When has God met you in a place that helped you find clarity?

3 Things I Learned from Abigail’s Extravagant Obedience to God

As a young woman who wanted to love the Lord our God with all my heart, mind, soul and strength I struggled with the concept of submitting to my husband.  Not because I rebelled against submission as some do but rather I struggled with checking my mind, convictions and common sense at the door so to speak in order to submit.

I married while still in college and desired more than anything to join my husband in loving and serving the Lord in our marriage.Matthew 22: 37-9

Sadly, though he did not spend the majority of our 10-year marriage submitting to the Lord.  His selfishness and rebellion made our years together difficult rather than being filled with blessing we experienced trials and struggles.

I tried to be quiet and follow but I bet if you asked him he didn’t see it that way.  I felt the need to express my opinions but always gave in to his leadership in the end.  Our marriage did not survive.

I am remarried and one of the things I spent much time in prayer about before marrying again was submission.  I was thankful the Lord helped me understand His heart for marriage and submission as I sought him.

Just recently I read about Abigail and Nabal.  It was good to have a reminder of those things which God had taught me years ago about a marriage relationship.

3 Things I learned from Abigail’s Extravagant Obedience to God in Numbers 25

  1. Abigail was a woman of great worth apart from her husband….

His name was Nabal and his wife’s name was Abigail. She was an intelligent and beautiful woman, but her husband was surly and mean in his dealings—he was a Calebite.”

It really stood out to me how valuable Abigail was to be highlighted in the Old Testament.  As a young wife I did not find myself in a relationship that valued me or my thoughts.  I ended up losing myself and forgetting my value.  I became unhealthy in the struggle of caring for my husband.  At one point of brokenness and pain I was poured out my needs to the Lord, He assured me that He loved ME and I was worth DYING for.  I had forgotten that.

  1. Abigail knew God and honored Him even when her husband did not…..

18 Abigail acted quickly.
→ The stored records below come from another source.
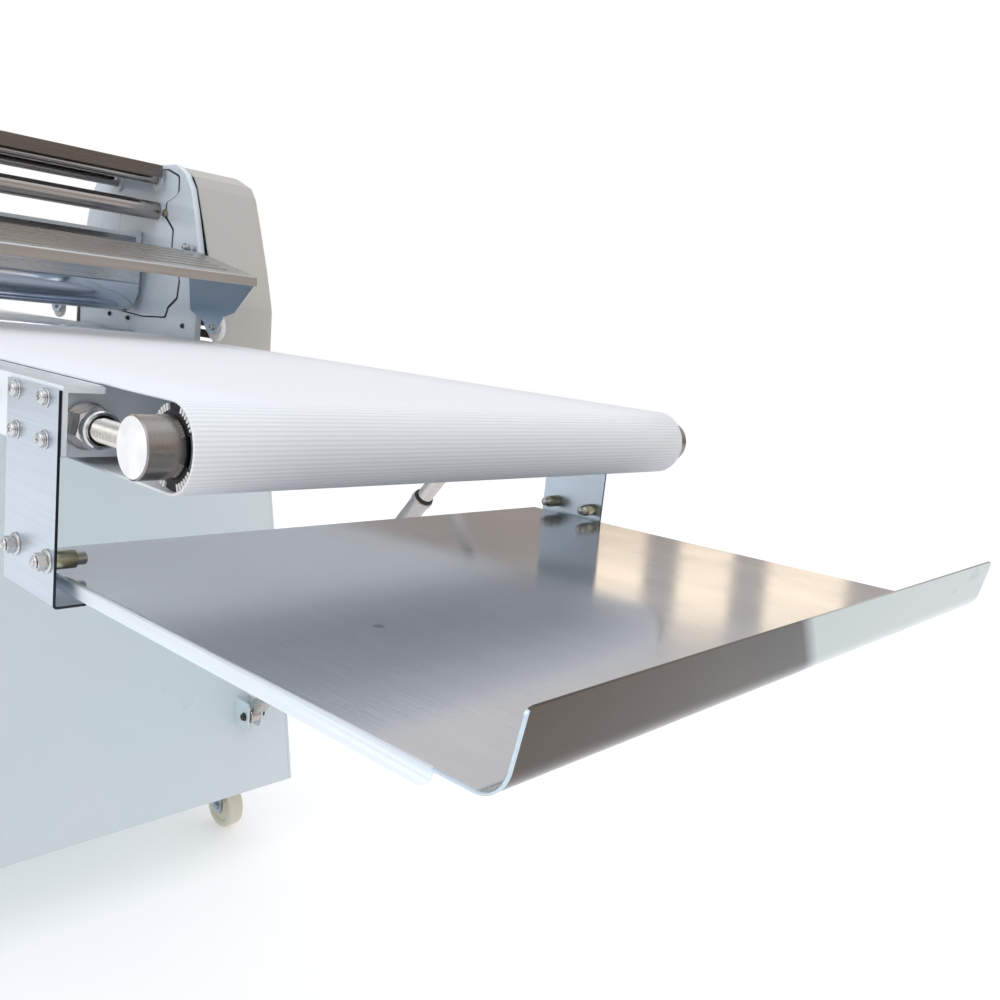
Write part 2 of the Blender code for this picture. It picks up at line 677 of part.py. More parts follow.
def build_head():
    for end, sign in (("front", -1), ("rear", 1)):
        head_plate(f"head_plate_{end}", sign)
        cabinet_panel(f"cabinet_panel_{end}", sign)
    cover_front("head_cover_front")
    cover_rear("head_cover_rear")
    sheeting_roller("lower_roller", LOWER_Z, 258.0, 268.0)
    sheeting_roller("upper_roller", UPPER_Z, 246.0, 256.0)
    roller_carriage("roller_carriage")
    upper_scraper("upper_scraper")
    lower_scraper("lower_scraper")
    top_bar("top_bar_right", 1)
    top_bar("top_bar_left", -1)
    gap_shaft("gap_shaft")
    gap_lever("gap_lever")
    flour_tray("flour_tray")
    push_button("stop_button", 170.0, 40.0, 20.0, (0.6, 0.03, 0.02))
    push_button("start_button", 120.0, 40.0, 13.0, (0.03, 0.35, 0.08))
    direction_lever("direction_lever")
    cabinet_shell("cabinet_shell")
    drive_motor("drive_motor")


clear_scene()
build_table("right", 1)
build_table("left", -1)
build_head()
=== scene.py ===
"""Looks of the dough sheeter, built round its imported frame.

Lengths in the shape code are millimetres in machine axes: x from the head's centre, y from the centre plane and
z from the belt roller axis. A piece becomes metres in the frame's axes when it is made.
"""

import math

import bmesh
import bpy
from mathutils import Matrix, Vector


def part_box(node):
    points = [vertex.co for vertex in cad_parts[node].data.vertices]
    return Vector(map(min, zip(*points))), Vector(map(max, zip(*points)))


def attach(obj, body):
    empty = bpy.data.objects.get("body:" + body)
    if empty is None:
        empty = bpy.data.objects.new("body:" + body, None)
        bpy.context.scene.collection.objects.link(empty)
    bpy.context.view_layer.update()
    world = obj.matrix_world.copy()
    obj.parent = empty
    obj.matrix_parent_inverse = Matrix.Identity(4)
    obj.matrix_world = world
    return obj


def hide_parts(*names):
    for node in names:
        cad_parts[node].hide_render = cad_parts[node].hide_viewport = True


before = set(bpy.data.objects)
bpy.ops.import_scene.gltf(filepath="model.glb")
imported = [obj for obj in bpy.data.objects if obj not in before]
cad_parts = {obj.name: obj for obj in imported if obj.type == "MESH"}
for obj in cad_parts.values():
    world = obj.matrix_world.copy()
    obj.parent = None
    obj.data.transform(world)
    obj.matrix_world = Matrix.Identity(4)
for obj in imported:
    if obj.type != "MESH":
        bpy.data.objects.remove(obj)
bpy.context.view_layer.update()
LOW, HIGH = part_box("nose_roller_right")
NOSE_X = 500.0 * (LOW[0] + HIGH[0])
CENTRE_Y = 500.0 * (LOW[1] + HIGH[1])
AXIS_Z = 500.0 * (LOW[2] + HIGH[2])
LOW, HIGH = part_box("drive_roller_right")
HINGE_X = 500.0 * (LOW[0] + HIGH[0])
TO_FRAME = Matrix.Scale(0.001, 4) @ Matrix.Translation(Vector((0.0, CENTRE_Y, AXIS_Z)))
SIDES = (("right", 1), ("left", -1))
ENDS = (("front", -1), ("rear", 1))
TAU = 2 * math.pi


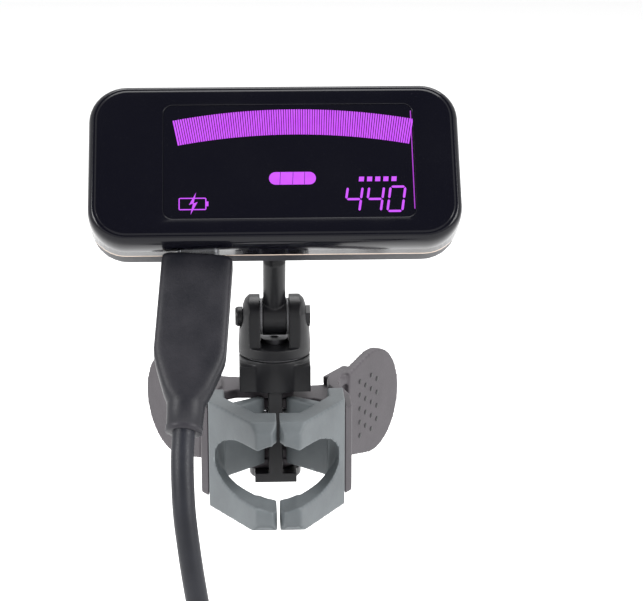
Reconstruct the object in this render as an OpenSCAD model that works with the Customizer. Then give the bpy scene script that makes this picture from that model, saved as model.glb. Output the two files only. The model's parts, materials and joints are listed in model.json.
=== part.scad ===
// Clip-on tuner: a lit display head on a ball-jointed stem, a swivelling clevis and a sprung clip,
// with its charging lead plugged in. The origin is the middle of the gap that the jaw tips close on.

/* [Head] */
// Width of the head
head_w = 73.5; // [70:0.5:78]
// Height of the head's face
head_h = 34; // [32:0.5:36]
// Depth of the front shell
front_d = 7.6; // [7.4:0.1:8]
// Depth of the rear shell
rear_d = 5; // [4.8:0.1:6]
// Wall of both shells
shell_wall = 1.6; // [1.4:0.1:1.8]
// Corner radius of the head's face
head_corner = 7.5; // [6:0.5:9]
// Tilt of the face back from upright
head_tilt = 36.87; // [30:0.5:40]

/* [Display] */
// Width of the display opening
window_w = 49.5; // [46:0.5:50]
// Height of the display opening
window_h = 24.6; // [22:0.2:25]
// How far the display sits to the right of the head's middle
window_shift = 2.8; // [1:0.1:3]

/* [Clip] */
// Distance from the jaw tips to the clip's pivot
jaw_reach = 31; // [30:0.5:33]
// Radius of the round opening that the jaw tips close on
grip_r = 7; // [6.5:0.1:7.5]
// Half height of the jaw pads
pad_half = 11.4; // [10.5:0.1:11.6]
// Gap left between the closed jaw tips, on each side
tip_gap = 0.3; // [0.2:0.05:0.4]
// Diameter of the clip's pivot pin
pin_d = 3; // [2.5:0.1:3.2]

/* [Neck] */
// Height of the clevis bolt above the jaw axis
bolt_z = 23.7; // [23.5:0.1:25]
// Diameter of the stem
stem_d = 4.7; // [4.2:0.1:5]
// Diameter of the ball on the stem
ball_d = 7; // [6.6:0.1:7.4]
// Diameter of the clevis bolt
bolt_d = 3; // [2.6:0.1:3.2]

/* [Lead] */
// Diameter of the charging lead
cord_d = 4.4; // [4:0.1:4.6]
// Length of the moulded plug body
plug_l = 36; // [34:0.5:38]
// Width of the moulded plug body
plug_w = 14; // [12:0.5:15]
// Lean of the plug in its socket
plug_lean = 4.5; // [0:0.5:5]
// Middle radius of the coiled lead
coil_r = 24; // [22:1:26]

/* [Hidden] */
$fn = 48;
soft_fn = 32;   // facets of a hulled corner
fit = 0.05;     // running clearance on a radius
eps = 0.02;     // breaks through a face
pivot = [0, jaw_reach, 0];
head_mid = [0, 14.3, 60.4];
ball_y = 17.4;      // depth of the ball's middle behind the face
ball_up = -7;       // height of the ball's middle up the face
ball_at = head_mid + [0, ball_y * cos(head_tilt) + ball_up * sin(head_tilt),
    ball_up * cos(head_tilt) - ball_y * sin(head_tilt)];
bolt_at = [0, jaw_reach, bolt_z];
head_d = front_d + rear_d;
barrel_w = 5;
ear_gap = barrel_w + 1;
disc_d = 15.2;
stem_way = unit(bolt_at - ball_at);
stem_l = norm(bolt_at - ball_at);
stem_lean = atan2(-stem_way[1], stem_way[2]);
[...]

She took two hundred loaves of bread, two skins of wine, five dressed sheep, five seahs of roasted grain, a hundred cakes of raisins and two hundred cakes of pressed figs, and loaded them on donkeys.”

As soon as Abigail heard that Nabal had sent David’s men away with insult she jumped into action.  Her drastic response to her husband’s foolishness was eye opening.  In that day and age, she definitely took her life in her hands by honoring David even when Nabal did not.  Her quick action brought a blessing from David instead of the revenge he was on his way to extract on Nabal and all those he was responsible for.

  1. Abigail was blessed in her obedience…..

35 Then David accepted from her hand what she had brought him and said, “Go home in peace. I have heard your words and granted your request.”

It can be confusing at times when it appears that scripture contradicts itself.  After all Ephesians 5:22 states clearly “ Wives, submit yourselves to your own husbands as you do to the Lord.”  Obviously, Abigail did not do that.

I think that God is clear, we are to follow the first commandment always and all the others after that.  If we are being asked by our husband, father, boss or anyone to break the first commandment which Christ told us in Matthew 22:37-9 “ Jesus replied: “‘Love the Lord your God with all your heart and with all your soul and with all your mind.’ This is the first and greatest commandment.  And the second is like it: ‘Love your neighbor as yourself.   All the Law and the Prophets hang on these two commandments.” 

I was blessed and encouraged by the reminder of Abigail and her actions in Numbers.  I don’t spend a lot of time looking back to find things I would change or regrets in my life rather I look to learn and do better today.

In my marriage today I am thankfully I have not had the struggles of submitting to my husband in areas that I know are not God’s will for us.  But even as I read of Abigail I am encouraged to Love my Lord and my Husband well!


What are your thoughts about Abigail’s actions?  Have you ever experienced a time when you had to follow the first commandment rather than submit to someone in authority?